Bug in Mathematica's Integrate with PrincipalValue->True

Question

It seems that Mathematica's handling of principal value integrals fails on some corner cases. Consider these two expressions (which should give the same result):

Integrate[UnitBox[x]/(x0 - x), {x, -Infinity, Infinity},
  PrincipalValue -> True, Assumptions -> {x0 > 0}] /. x0 -> 1 // Simplify
Integrate[UnitBox[x]/(x0 - x) /. x0 -> 1, {x, -Infinity, Infinity}, 
  PrincipalValue -> True]

In Mathematica 7.0.0 I get

I Pi+Log[3]
Log[3]

Has this been fixed in later versions? Does anybody have an idea for a (more or less) general workaround?

EDIT: The two expressions above should calculate the same result, the first by calculating a general form of the integral and evaluating it at x0=1, the second by performing the integral with x0 set to 1. Since the Cauchy principal value has a precise mathematical definition, Mathematica should give the same result or decline to answer.

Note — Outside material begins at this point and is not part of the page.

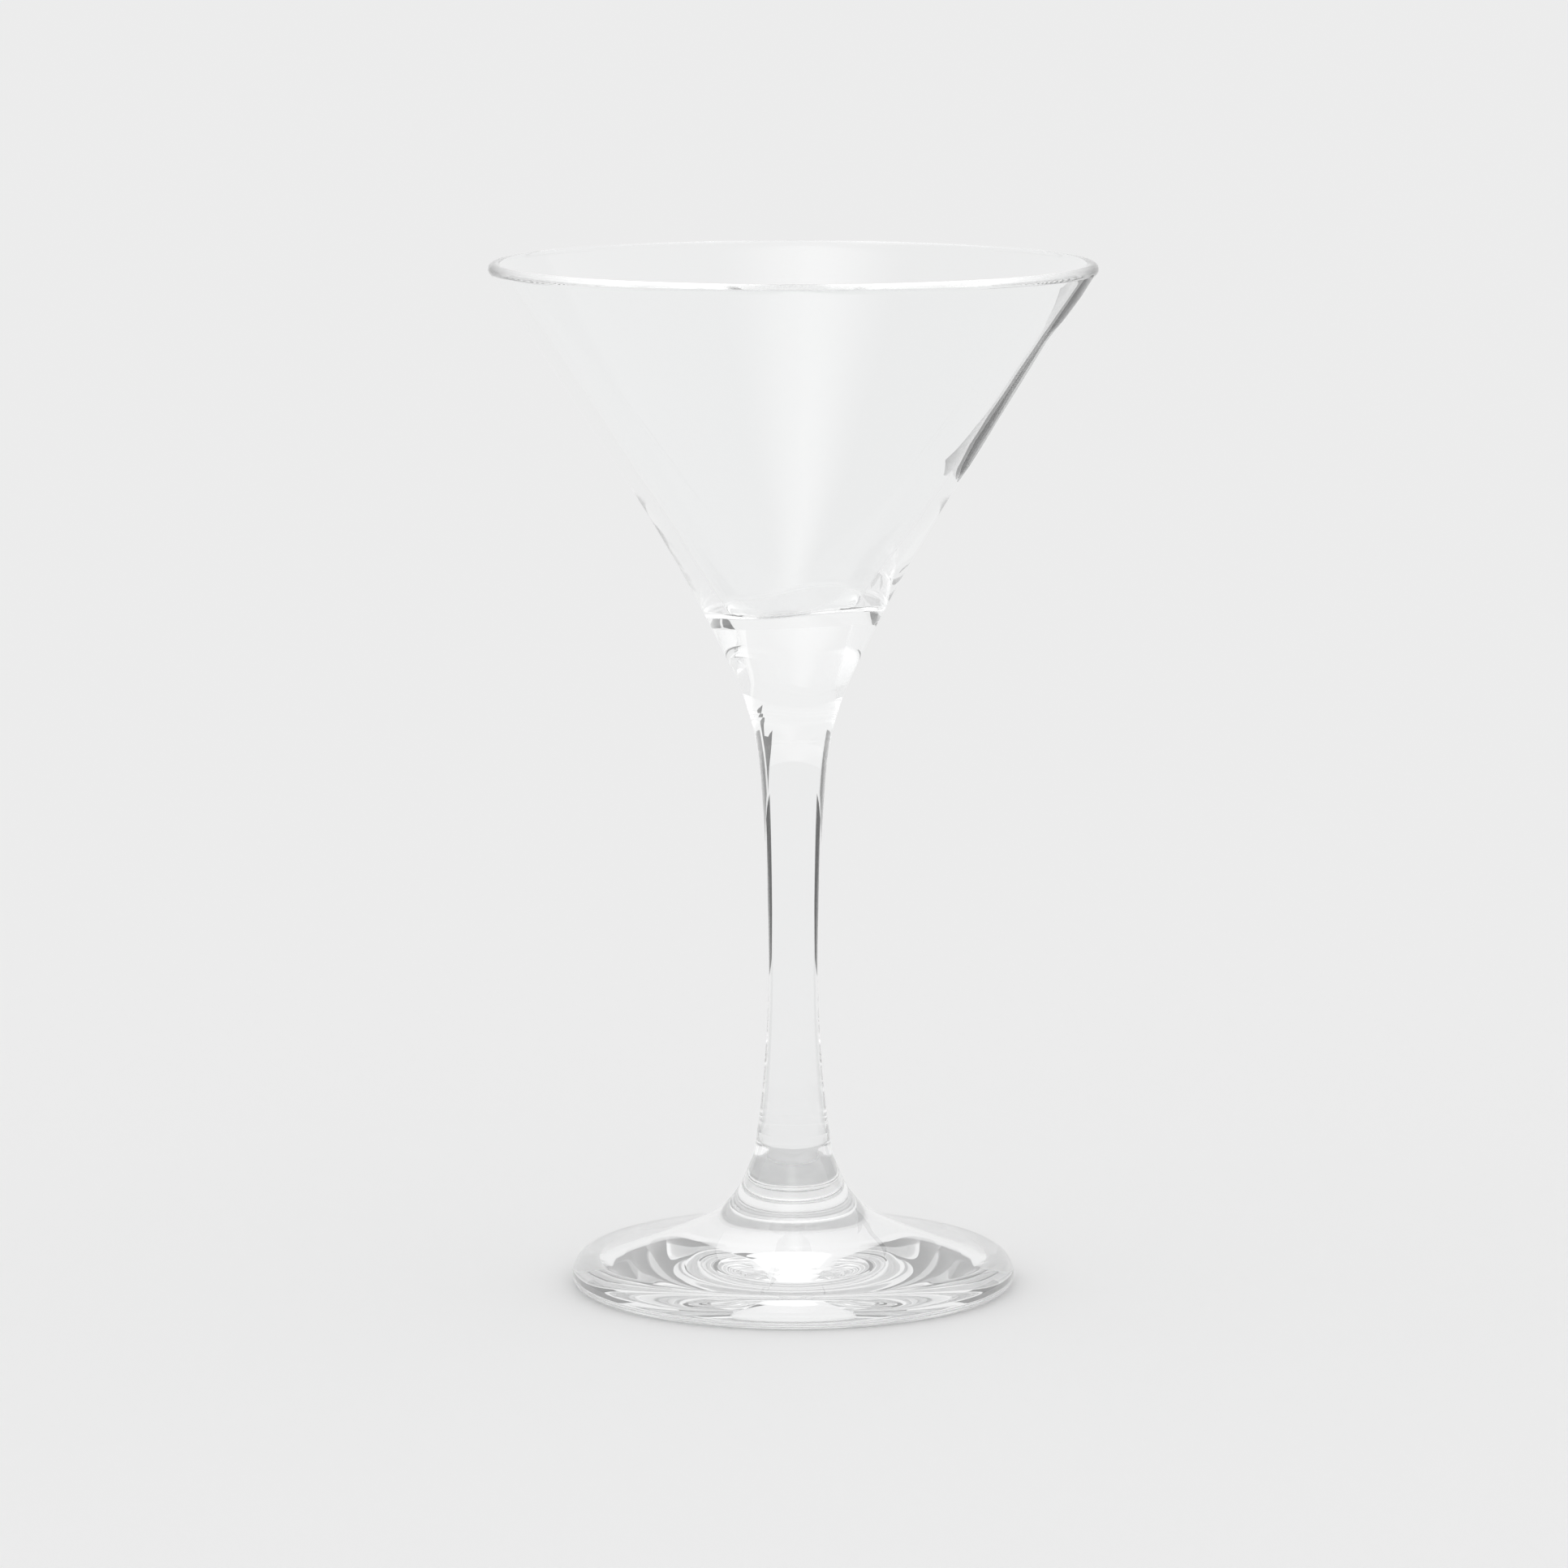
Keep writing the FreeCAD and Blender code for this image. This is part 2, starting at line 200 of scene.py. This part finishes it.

EDIT 2: A perhaps simpler example of the same bug, putting a factor of -1 inside and outside the Integral give different answers (second one gives the correct answer, first one doesn't):

-Integrate[ UnitBox[x]/(x0 - x), {x, -Infinity, Infinity}, PrincipalValue -> True, Assumptions -> {x0 > 0}]
 Integrate[-UnitBox[x]/(x0 - x), {x, -Infinity, Infinity}, PrincipalValue -> True, Assumptions -> {x0 > 0}]

Answer 1

Seems to be fixed in 8.0:

In[1]:= $Version
Out[1]= "8.0 for Mac OS X x86 (32-bit) (November 13, 2010)"

In[2]:= 
Integrate[UnitBox[x]/(x0 - x), {x, -Infinity, Infinity}, 
   PrincipalValue -> True, Assumptions -> {x0 > 0}] /. 
  x0 -> 1 // Simplify

Out[2]= Log[3]

In[3]:= Integrate[
 UnitBox[x]/(x0 - x) /. x0 -> 1, {x, -Infinity, Infinity}, 
 PrincipalValue -> True]

Out[3]= Log[3]

Answer 2

I don't think this is a bug in PrincipalValue. In the first line PrincipalValue does not work "correctly" because the position of the pole is not known until after Integrate is done.

EDIT: I played around in Mathematica a bit and this is exactly what happens. You can see for yourself by using the Trace[] command. The output is a bit messy (which is why I don't replicate it here), but you can see where the integration gets done and where the value for x0 is substituted and how that messes with PrincipalValue.

EDIT2: So back to solving your actual problem. If you use an Assumption that specifies which side of x=1/2 x0 lies, then the two examples give the same answer.

Answer 3

Well Wolfram Alpha, which I would assume uses the latest version of Mathematica, doesn't like your first expression and gives this for the second: log(3)+constant

http://www.wolframalpha.com/input/?i=Integrate[UnitBox[x]%2F%28x0+-+x%29+%2F.+x0+-%3E+1%2C+{x%2C+-Infinity%2C+Infinity}%2C++++PrincipalValue+-%3E+True]

It may be that this article applies in this case but I'm not a math expert so I wouldn't know? There are some situations, however, where several different answers are all equally consistent with the formal mathematical definitions. Thus, for example, in computing symbolic integrals, there are often several different expressions which all yield the same derivative. Which of these expressions is actually generated by Integrate can then depend on how Integrate works inside.